D’ailleurs, un autre quotidien, Libération, avait également fait référence à cette étude le 11 janvier 2019 et avait titré : « La charge de la dette, une ardoise qui pèse de moins en moins ».

En effet, le graphique affiche une baisse prévisionnelle de la charge de la dette publique d’environ 10 milliards d’Euros entre 2018 et 2021,  de 42 milliards à 32 milliards d’Euros. La réduction correspondrait ainsi à 25% de la charge de la dette annuelle. L’argument est que la baisse des taux commencerait à impacter le coût de la dette.

Or, il est nécessaire d’attribuer quelques bémols à cette déclaration, peut-être un peu trop optimiste.

Tout d’abord, l’étude, même si elle a été publiée en décembre 2018 ne tient pas compte des derniers chiffres connus.
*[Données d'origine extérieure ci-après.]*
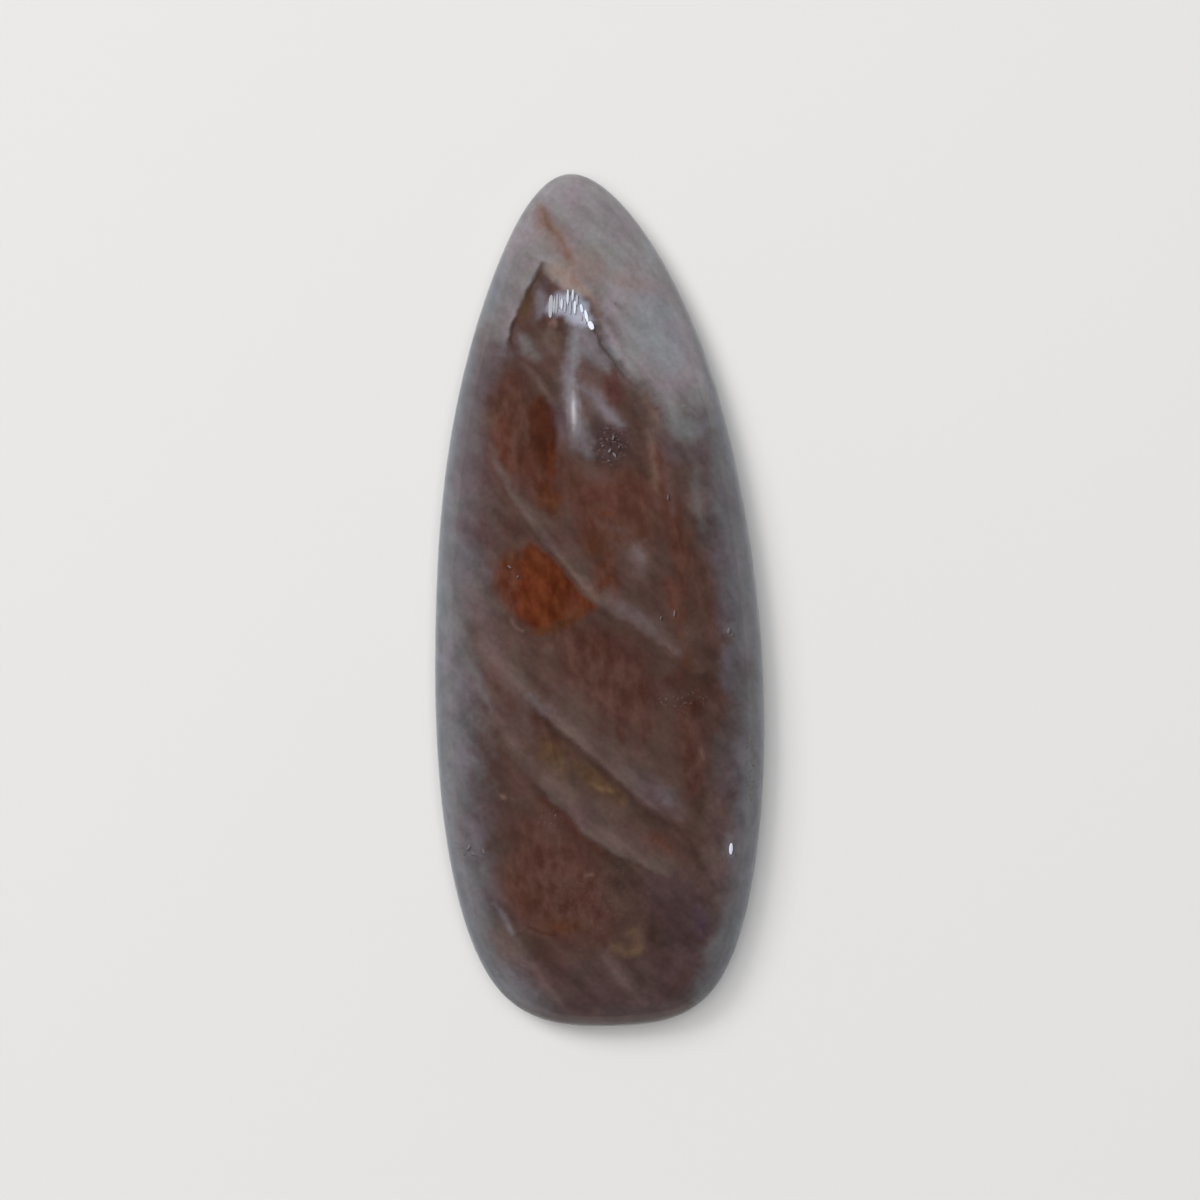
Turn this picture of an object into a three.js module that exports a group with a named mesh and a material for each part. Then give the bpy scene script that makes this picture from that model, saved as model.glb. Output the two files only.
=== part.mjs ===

D’une part, dans les informations rapides de l’INSEE de fin décembre 2018, nous pouvons prendre connaissance de l’évolution du montant de la dette publique. De 2 257,8 au 4ème trimestre 2017, il est passé à 2 322,3 milliards d’Euros au 3ème trimestre 2018, et les dernières informations le porteraient aujourd’hui à 2 360 milliards d’Euros ; ce qui correspond à plus de 100 milliards par rapport à 2017. Montant qu’il faudra bien emprunter et donc, qui générera certainement[1] des intérêts à payer.

D’autre part, nous avons à notre disposition tous les derniers chiffres publiés par l’Agence France Trésor (AFT). En prenant les différents échéanciers de la dette budgétaire[2] négociable à moyen et long terme , nous avons calculé la somme des intérêts des obligations arrivant à échéance pour les années 2017, 2018, 2019 et 2020, ainsi que les taux moyens pondérés de ces échéances :

Année Montant à échéance en Mds d’EUR Montant des intérêts en Mds d’EUR Taux moyen pondéré
2017 103,8 3,0 2,89%
2018 115,9 2,7 2,30%
2019 128,8 3,6 2,82%
2020 161,0 2,7 1,68%

Pour qu’il y ait une baisse de 10 milliards d’Euros de la charge de la dette à l’horizon 2021, il faudrait alors que les renouvellements des OAT en 2018, 2019 2020 et 2021 soient faits à des taux inférieurs aux différents taux moyens pondérés, à montants identiques. Ce qui ne semble pas irréaliste compte tenu de la courbe des taux actuelle. Un autre petit calcul nous apprend que le taux moyen de renouvellement des emprunts devrait être de 0,39% pour diminuer la charge de la dette de 10 milliards. La moyenne des échéances ne devrait alors pas dépasser 7 à 8 ans, durée moyenne traditionnelle.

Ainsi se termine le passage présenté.